Just then, Justin Chevront popped out of a tent with his Trek bike and walked to the trail. Chevront doesn’t live in the camp, he said. He’s an exploration geologist with a wife, two kids and a home in East Anchorage. But he’s friends with some guys who do live there, fellow veterans, he said. They are fighting their own personal battles.
He’s tried to help the men construct safe shelters for subzero temperatures, using Mylar and special plastic sheeting to retain warmth. He doesn’t want people to freeze. Chevront spends a lot of time on the trails on his own bike and with his unhoused friends, who he says are world-class bike mechanics and riders in their own right.
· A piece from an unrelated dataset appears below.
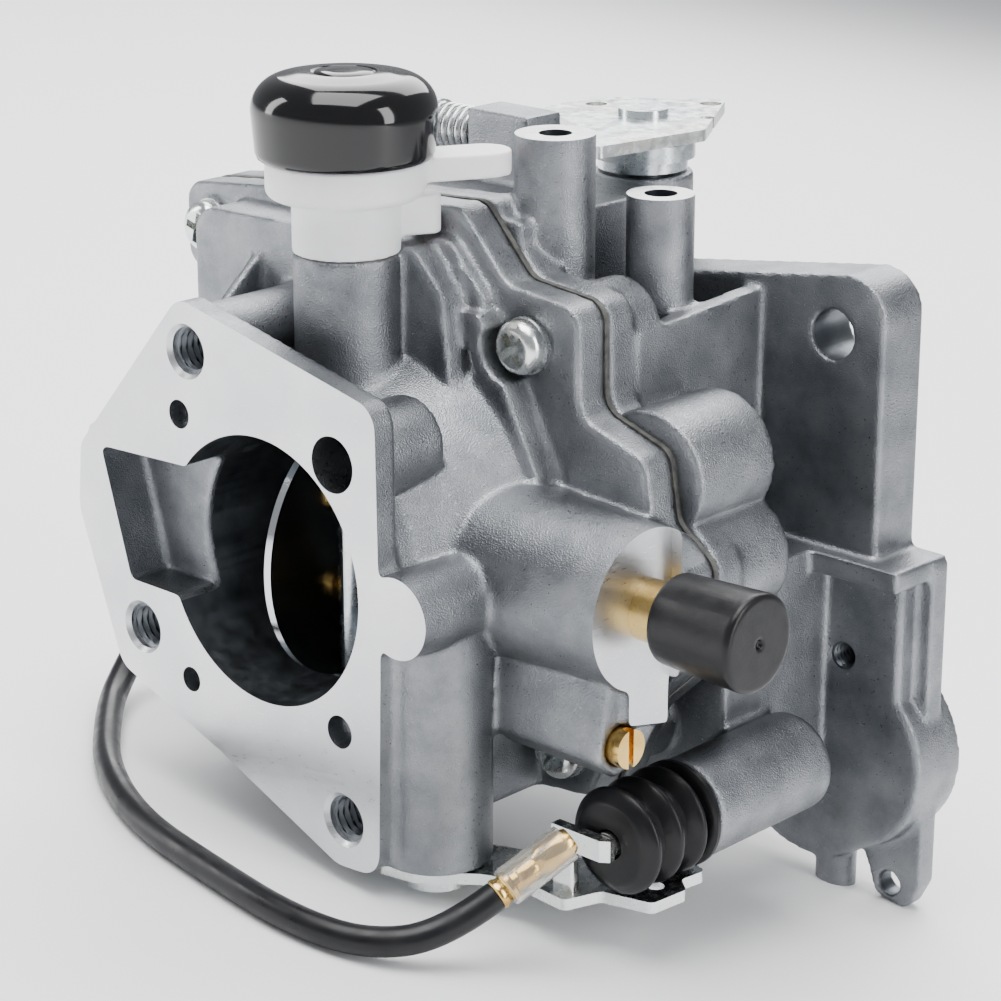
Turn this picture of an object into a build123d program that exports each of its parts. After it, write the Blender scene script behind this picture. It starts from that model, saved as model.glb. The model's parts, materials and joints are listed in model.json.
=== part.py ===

He too is convinced that things have generally gotten worse: Bigger camps, new places. More destruction. He thinks fentanyl is a contributing factor. Fixing it will be about more than spending money, he thinks.
" I think it’s much deeper than that,” he said. “There are those who are going to be out here because they want to be here and then there are those who want to quit, but just don’t don’t see a way forward without bureaucracy and red tape. It’s both appalling to me. And motivational to me.”